The effortless overtake
Dad’s ahead doing a fuel-saving 40mph in his family wagon. Leave the ’box alone, just twist that wrist
IF THE WORLD were a simple place you’d hope that how much horsepower a bike makes gives a good indication of how eager the engine feels, how quickly it gathers speed when you crack the throttle open, and therefore how easy it makes passing a car trundling along on a B-road. The more power it has, the faster it goes, right? Wrong – at least when it comes to Triumph’s Thruxton R. Its parallel twin has less than half the power of Kawasaki’s ZX-10R, yet the café racer leaves the racereplica behind in our third gear, 40-80mph
roll-on test. How? Well acceleration depends on thrust, which is a product of torque and gearing. And while the ZX-10R might have more peak torque than the Thruxton, it doesn’t make it until a peaky 11,500rpm.
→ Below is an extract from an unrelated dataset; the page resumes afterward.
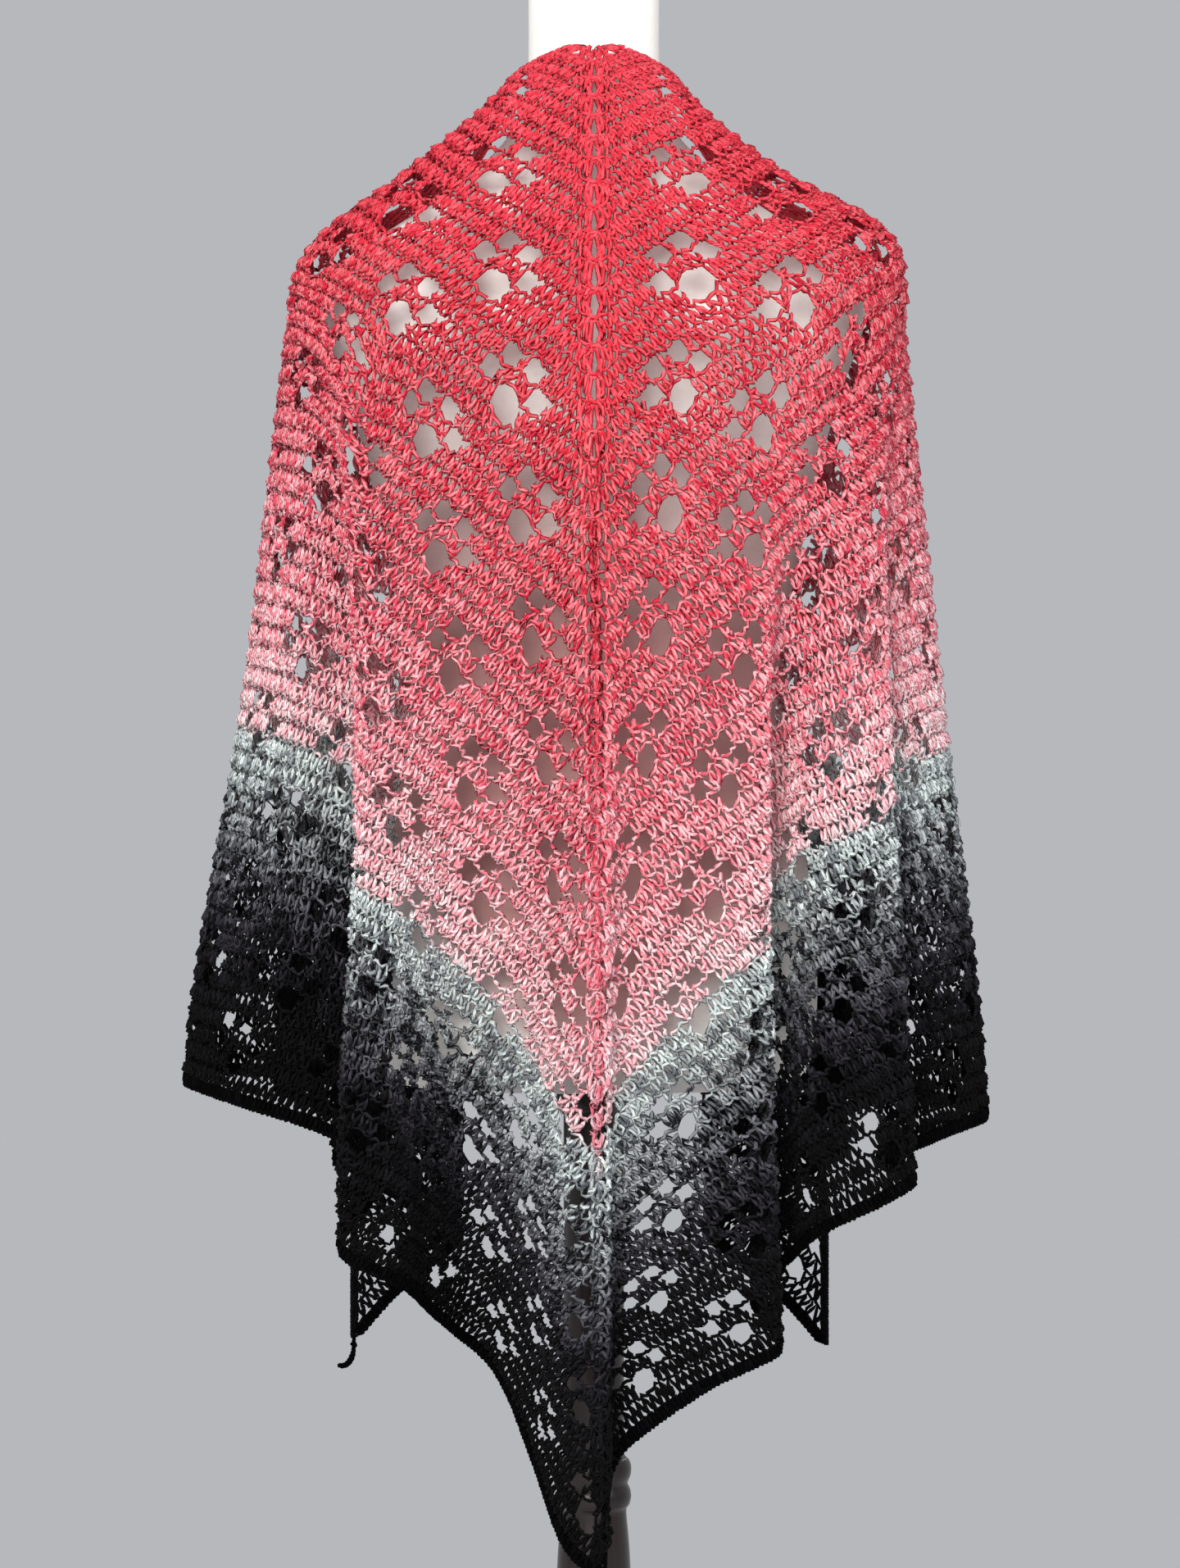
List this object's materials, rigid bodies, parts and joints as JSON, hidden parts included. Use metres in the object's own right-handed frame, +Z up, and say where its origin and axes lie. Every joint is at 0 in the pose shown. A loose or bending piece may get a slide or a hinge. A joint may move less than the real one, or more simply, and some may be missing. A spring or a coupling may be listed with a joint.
{
  "type": "crocheted triangular shawl on a dress form",
  "caption": "Triangular crocheted lace shawl with paw-print openwork and a centre spine, draped over a limbless dress form on a turned stand with a round foot.",
  "frame": {"origin": "centre of the underside of the round foot, on the floor", "axes": "+Z up along the post; -Y is the side of the shawl's back with its spine, +Y the open front; +X is the wearer's right wing"},
  "size_m": [0.5526, 0.3816, 1.519],
  "materials": {
    "yarn_gradient": "matt cotton yarn, coral at the neck running through pink and silver grey to black at the hem",
    "yarn_black": "matt black cotton yarn",
    "form_cover": "matt off-white",
    "dark_wood": "satin, near-black brown"
  },
  "bodies": {
    "root": {"shawl_left_wing": "yarn_gradient", "shawl_right_wing": "yarn_gradient", "shawl_spine": "yarn_gradient", "shawl_border_left": "yarn_black", "shawl_border_right": "yarn_black", "shawl_yarn_end": "yarn_black", "dress_form_torso": "form_cover", "stand_post": "dark_wood", "stand_base": "dark_wood"}
  },
  "joints": []
}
At the engine speed needed for this test the Thruxton makes more torque, and that force is multiplied by the R’s extremely short gearing. Even the unassuming MT-07 comes within a few tenths of a second of the chest-beating ZX-10R. The 689cc Yamaha might be a long way down on torque, but
being geared for just 130mph – rather than almost 200mph – gives the modest motor giant-rivalling flexibility. For this test we restricted our automatic Africa Twin to third gear by employing its Manual mode. The trailie’s performance doesn’t live up to the engine’s torquey feel, as the bike’s weight and aerodynamics count against it. But the outright winner, and by quite a margin, is BMW’S S1000R. Massive torque, delivered instantly at roadrelevant speeds, means no other machine here makes instant overtakes so safe or quite so effortless.